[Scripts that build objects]
*****
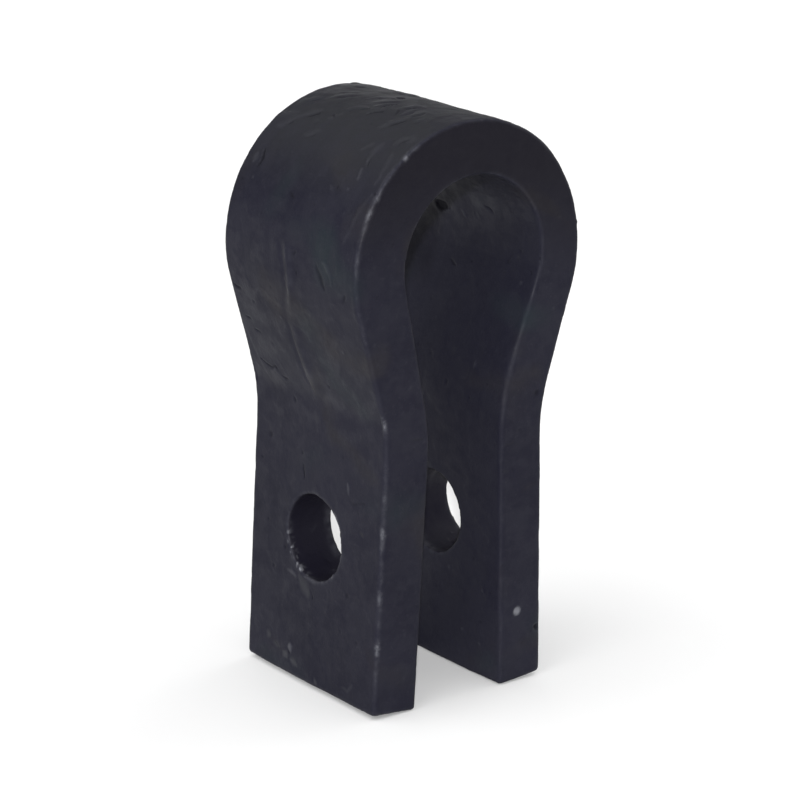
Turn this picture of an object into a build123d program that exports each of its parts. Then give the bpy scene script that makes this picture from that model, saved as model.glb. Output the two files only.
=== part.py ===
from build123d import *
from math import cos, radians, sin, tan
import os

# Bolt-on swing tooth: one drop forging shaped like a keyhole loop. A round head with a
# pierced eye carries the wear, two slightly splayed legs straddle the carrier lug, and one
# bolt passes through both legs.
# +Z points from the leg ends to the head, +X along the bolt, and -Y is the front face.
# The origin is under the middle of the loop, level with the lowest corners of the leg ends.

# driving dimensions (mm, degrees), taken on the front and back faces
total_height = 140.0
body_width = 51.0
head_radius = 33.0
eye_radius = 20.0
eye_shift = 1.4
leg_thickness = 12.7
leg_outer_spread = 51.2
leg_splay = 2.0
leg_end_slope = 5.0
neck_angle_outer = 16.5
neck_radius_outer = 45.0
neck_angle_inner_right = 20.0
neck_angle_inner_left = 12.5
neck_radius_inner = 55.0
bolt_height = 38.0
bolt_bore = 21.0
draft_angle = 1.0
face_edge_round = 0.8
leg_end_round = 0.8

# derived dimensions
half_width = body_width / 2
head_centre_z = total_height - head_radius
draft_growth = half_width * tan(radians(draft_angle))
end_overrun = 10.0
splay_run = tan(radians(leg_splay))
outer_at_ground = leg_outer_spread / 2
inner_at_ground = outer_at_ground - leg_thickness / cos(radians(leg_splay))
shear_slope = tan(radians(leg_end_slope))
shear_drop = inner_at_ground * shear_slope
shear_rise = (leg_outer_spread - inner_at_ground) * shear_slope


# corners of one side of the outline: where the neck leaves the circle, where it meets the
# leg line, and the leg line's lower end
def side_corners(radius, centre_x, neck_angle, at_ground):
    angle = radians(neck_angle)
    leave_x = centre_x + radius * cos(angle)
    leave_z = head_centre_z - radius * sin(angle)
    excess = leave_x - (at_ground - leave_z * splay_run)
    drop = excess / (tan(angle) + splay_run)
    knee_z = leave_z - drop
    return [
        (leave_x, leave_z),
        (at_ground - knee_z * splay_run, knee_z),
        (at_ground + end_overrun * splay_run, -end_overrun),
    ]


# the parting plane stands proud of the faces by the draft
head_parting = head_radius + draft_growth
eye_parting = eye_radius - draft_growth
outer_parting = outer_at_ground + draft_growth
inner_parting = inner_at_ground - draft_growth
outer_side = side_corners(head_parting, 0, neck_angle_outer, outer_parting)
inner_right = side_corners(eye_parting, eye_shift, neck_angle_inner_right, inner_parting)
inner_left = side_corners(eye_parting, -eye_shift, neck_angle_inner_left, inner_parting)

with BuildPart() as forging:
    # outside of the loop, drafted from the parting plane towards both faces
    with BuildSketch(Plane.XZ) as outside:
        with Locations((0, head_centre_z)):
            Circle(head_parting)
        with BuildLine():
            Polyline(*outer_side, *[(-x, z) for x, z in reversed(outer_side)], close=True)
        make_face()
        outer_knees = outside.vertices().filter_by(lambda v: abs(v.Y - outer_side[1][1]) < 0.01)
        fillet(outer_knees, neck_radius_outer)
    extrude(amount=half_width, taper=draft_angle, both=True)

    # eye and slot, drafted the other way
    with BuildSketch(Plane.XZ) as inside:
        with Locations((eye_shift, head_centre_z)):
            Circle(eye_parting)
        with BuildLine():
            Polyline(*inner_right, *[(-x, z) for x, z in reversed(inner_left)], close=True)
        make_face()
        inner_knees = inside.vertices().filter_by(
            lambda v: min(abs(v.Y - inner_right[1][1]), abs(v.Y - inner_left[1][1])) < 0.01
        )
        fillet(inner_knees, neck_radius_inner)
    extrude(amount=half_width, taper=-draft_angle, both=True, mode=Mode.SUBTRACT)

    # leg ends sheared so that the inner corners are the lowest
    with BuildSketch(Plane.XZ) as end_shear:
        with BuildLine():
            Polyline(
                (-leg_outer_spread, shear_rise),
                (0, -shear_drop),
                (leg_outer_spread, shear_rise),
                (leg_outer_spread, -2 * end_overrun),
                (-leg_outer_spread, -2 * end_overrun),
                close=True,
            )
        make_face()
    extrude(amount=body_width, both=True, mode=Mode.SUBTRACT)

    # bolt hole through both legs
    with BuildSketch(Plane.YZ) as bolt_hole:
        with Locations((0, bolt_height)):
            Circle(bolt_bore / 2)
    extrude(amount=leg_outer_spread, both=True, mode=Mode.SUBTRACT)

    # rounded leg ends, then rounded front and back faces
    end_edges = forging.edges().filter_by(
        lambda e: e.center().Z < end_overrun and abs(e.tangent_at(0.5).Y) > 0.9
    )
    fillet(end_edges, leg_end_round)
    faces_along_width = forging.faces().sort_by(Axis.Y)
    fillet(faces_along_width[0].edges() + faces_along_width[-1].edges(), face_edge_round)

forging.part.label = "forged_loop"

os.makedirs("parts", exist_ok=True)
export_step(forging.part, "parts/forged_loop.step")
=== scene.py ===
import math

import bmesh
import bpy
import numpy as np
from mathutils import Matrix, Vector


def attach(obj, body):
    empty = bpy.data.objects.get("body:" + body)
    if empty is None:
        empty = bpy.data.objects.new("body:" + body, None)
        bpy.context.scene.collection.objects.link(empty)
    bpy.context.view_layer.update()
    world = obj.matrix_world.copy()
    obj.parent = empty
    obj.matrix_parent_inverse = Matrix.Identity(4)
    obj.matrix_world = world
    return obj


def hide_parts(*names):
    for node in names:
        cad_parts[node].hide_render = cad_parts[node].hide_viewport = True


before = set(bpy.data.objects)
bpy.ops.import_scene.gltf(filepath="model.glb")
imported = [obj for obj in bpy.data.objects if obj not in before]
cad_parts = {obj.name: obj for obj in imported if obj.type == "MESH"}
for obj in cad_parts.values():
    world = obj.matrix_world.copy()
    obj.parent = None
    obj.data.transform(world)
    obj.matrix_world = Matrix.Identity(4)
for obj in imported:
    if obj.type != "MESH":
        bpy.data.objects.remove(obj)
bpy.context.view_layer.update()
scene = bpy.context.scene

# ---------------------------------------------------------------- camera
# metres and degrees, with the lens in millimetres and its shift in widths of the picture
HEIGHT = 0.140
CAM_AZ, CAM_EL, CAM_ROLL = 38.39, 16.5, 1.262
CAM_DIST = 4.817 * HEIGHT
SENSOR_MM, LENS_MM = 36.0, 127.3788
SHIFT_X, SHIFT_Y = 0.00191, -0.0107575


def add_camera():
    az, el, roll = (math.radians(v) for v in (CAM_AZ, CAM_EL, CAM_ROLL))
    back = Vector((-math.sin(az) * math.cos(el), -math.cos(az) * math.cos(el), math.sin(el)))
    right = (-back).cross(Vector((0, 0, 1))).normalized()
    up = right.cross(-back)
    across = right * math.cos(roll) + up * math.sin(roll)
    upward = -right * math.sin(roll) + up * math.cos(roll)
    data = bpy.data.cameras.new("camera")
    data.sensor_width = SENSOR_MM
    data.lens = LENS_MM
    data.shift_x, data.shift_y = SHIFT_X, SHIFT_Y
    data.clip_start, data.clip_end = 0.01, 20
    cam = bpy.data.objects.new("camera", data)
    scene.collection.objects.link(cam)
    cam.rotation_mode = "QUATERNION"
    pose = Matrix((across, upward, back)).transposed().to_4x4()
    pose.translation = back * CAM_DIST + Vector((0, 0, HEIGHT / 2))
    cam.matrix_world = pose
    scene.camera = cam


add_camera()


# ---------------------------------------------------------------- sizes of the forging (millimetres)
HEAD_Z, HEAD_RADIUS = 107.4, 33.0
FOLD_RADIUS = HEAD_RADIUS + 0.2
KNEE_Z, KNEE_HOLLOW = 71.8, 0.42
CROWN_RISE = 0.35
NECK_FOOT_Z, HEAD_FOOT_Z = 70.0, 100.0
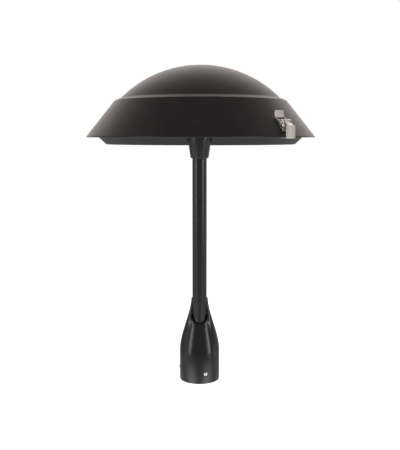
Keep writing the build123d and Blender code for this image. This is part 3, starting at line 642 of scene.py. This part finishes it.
*****
> **What is asked**
Reproduce, exactly as written, the stretch of lines whose first line is the one with "# rounded leg" and whose last line is the one with "obj.matrix_parent_inverse = Matrix.Identity(4)".

> **Response**
    # rounded leg ends, then rounded front and back faces
    end_edges = forging.edges().filter_by(
        lambda e: e.center().Z < end_overrun and abs(e.tangent_at(0.5).Y) > 0.9
    )
    fillet(end_edges, leg_end_round)
    faces_along_width = forging.faces().sort_by(Axis.Y)
    fillet(faces_along_width[0].edges() + faces_along_width[-1].edges(), face_edge_round)

forging.part.label = "forged_loop"

os.makedirs("parts", exist_ok=True)
export_step(forging.part, "parts/forged_loop.step")
=== scene.py ===
import math

import bmesh
import bpy
import numpy as np
from mathutils import Matrix, Vector


def attach(obj, body):
    empty = bpy.data.objects.get("body:" + body)
    if empty is None:
        empty = bpy.data.objects.new("body:" + body, None)
        bpy.context.scene.collection.objects.link(empty)
    bpy.context.view_layer.update()
    world = obj.matrix_world.copy()
    obj.parent = empty
    obj.matrix_parent_inverse = Matrix.Identity(4)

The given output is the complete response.